Banksy makes for an amusing commentator throughout the film. He appears only in shadow, his voice electronically disguised, but his mere involvement in the movie does make you wonder how much of it is authentic and whether all of this is merely performance art. Meanwhile, actor Rhys Ifans provides narration for the film, and maintains a tone of sincerity throughout. If this is all a joke, he's not letting us know that he's in on it.

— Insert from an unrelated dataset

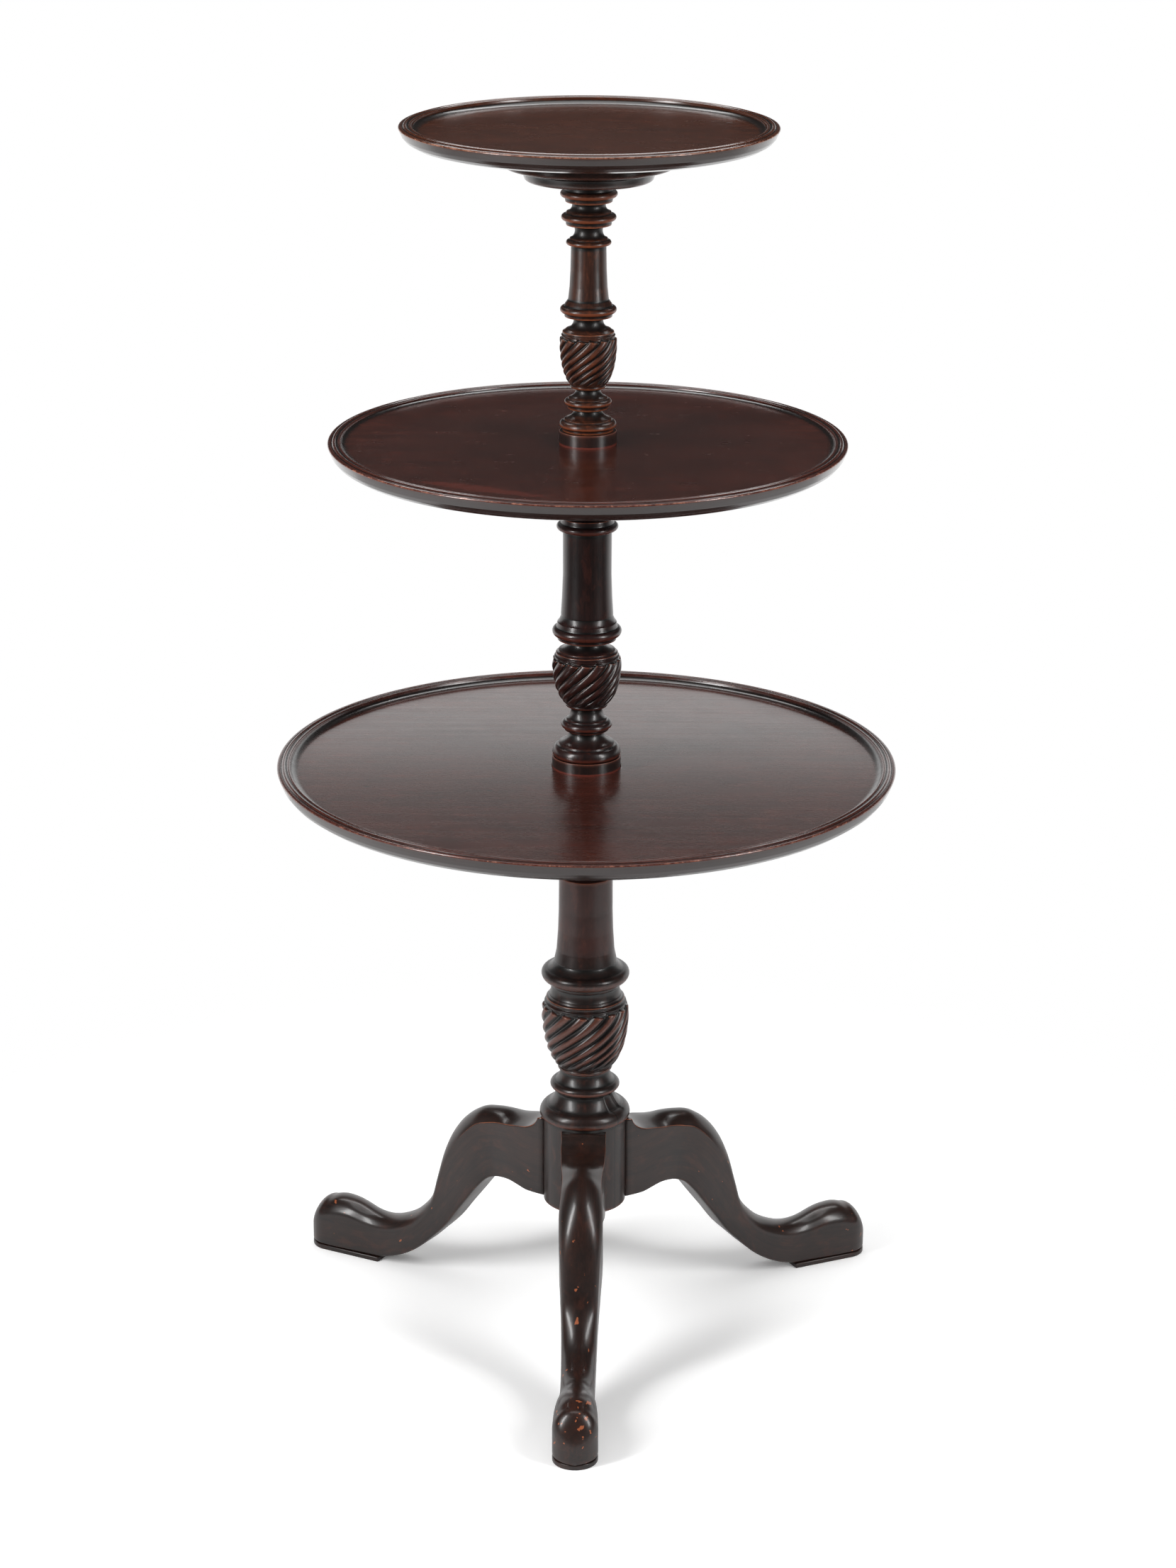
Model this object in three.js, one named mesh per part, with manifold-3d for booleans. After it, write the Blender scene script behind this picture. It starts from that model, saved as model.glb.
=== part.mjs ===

As EXIT THROUGH THE GIFT SHOP evolves into the whacked-out story of Mr. Brainwash, it becomes completely transfixing and very humorous. Is this guy for real? He really did put on an enormous show in LA, and later in New York. He really was featured on the cover of LA Weekly. And lord knows I've seen stranger people in LA than Thierry Guetta - it's not out of the question that he actually exists, that he's just an eccentric French guy who did whatever he could to make a name for himself in the art world. But, it's also not that absurd to imagine that he's some actor playing a part, that he participated in one of the greatest practical jokes in recent pop culture history. Was the public brainwashed by Mr. Brainwash?
Regardless, this is definitely one of the more thought-provoking movies of the year. Real or fiction, it functions as pop-cultural satire either way. A rather scathing satire of how in the modern world, pop culture is less the domain of the individual as it is the collective. The art of Mr. Brainwash is simply a mash-up of things we've already seen with no real soul or meaning. In fact, it's created by committee - crafted by Thierry's employees who make something tangible out of his half-baked ideas. How many of the TV shows we watch, the movies we see -- how many are made by this very same process? Exit Through the Gift Shop is a great reminder that it's important to see through the clutter.